The rectus abdominis muscle, also known as the “abs and lower abdominals,” is a paired muscle running vertically on each side of the anterior wall of the human abdomen, as well as that of some other mammals.
more about Rectus abdominis muscle
There are two parallel muscles, separated by a midline band of connective tissue called the linea alba (“white line”). It extends from the pubic symphysis, pubic crest and pubic tubercle inferiorly, to the xiphoid process and costal cartilages of ribs V to VII superiorly.
It is contained in the rectus sheath, which consists of the aponeuroses of the lateral abdominal muscles.
Three bands of connective tissue called the tendinous intersections traverse the rectus abdominus, which separates this parallel muscle into eight distinct muscle bellies. In the abdominal region of well conditioned athletes, the three superior bellies on the left and right side of the umbilicus can be easily viewed externally resulting in the rectus abdominus being commonly referred to as the “six-pack.”
The rectus abdominis is a long flat muscle, which extends along the whole length of the front of the abdomen, and is separated from its fellow of the opposite side by the linea alba.
The upper portion, attached principally to the cartilage of the fifth rib, usually has some fibers of insertion into the anterior extremity of the rib itself.

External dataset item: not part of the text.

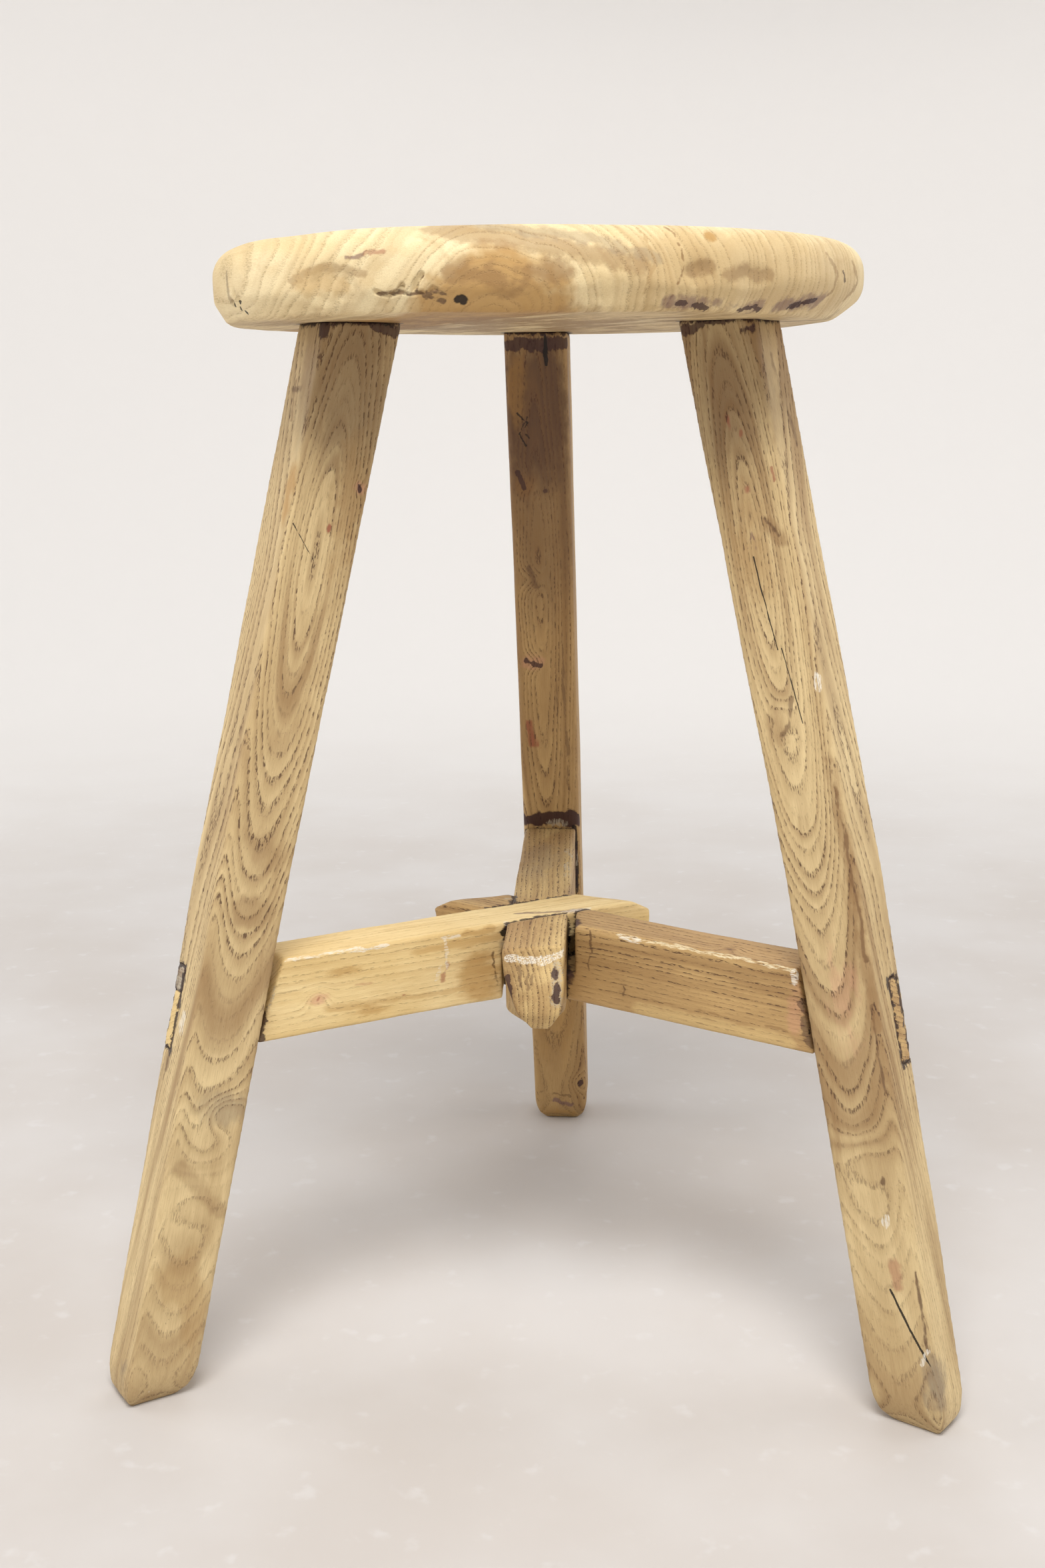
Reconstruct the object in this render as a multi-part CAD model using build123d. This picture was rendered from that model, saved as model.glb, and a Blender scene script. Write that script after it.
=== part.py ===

Blood supply: The rectus abdominis has several sources of arterial blood supply. In reconstructive surgery terms, it is a Mathes and Nahai Type III muscle with two dominant pedicles. First, the inferior epigastric artery and vein (or veins) run superiorly on the posterior surface of the rectus abdominis, enter the rectus fascia at the arcuate line, and serve the lower part of the muscle. Second, the superior epigastric artery, a terminal branch of the internal thoracic artery, supplies blood to the upper portion. Finally, numerous small segmental contributions come from the lower six intercostal arteries as well.
Innervation: The muscle is inserted by three portions of unequal size into the cartilages of the fifth, sixth, and seventh ribs. The muscles are innervated by thoracoabdominal nerves, which pierce the anterior layer of the rectus sheath.
Variation: The sternalis muscle may be a variant form of the pectoralis major or the rectus abdominis. Some fibers are occasionally connected with the costoxiphoid ligaments, and the side of the xiphoid process.
The rectus abdominis is an important postural muscle. It is responsible for flexing the lumbar spine, as when doing a so-called “crunch” sit up. The rib cage is brought up to where the pelvis is when the pelvis is fixed, or the pelvis can be brought towards the rib cage (posterior pelvic tilt) when the rib cage is fixed, such as in a leg-hip raise. The two can also be brought together simultaneously when neither is fixed in space.
The rectus abdominis assists with breathing and plays an important role in respiration when forcefully exhaling, as seen after exercise as well as in conditions where exhalation is difficult such as emphysema. It also helps in keeping the internal organs intact and in creating intra-abdominal pressure, such as when exercising or lifting heavy weights, during forceful defecation or parturition (childbirth).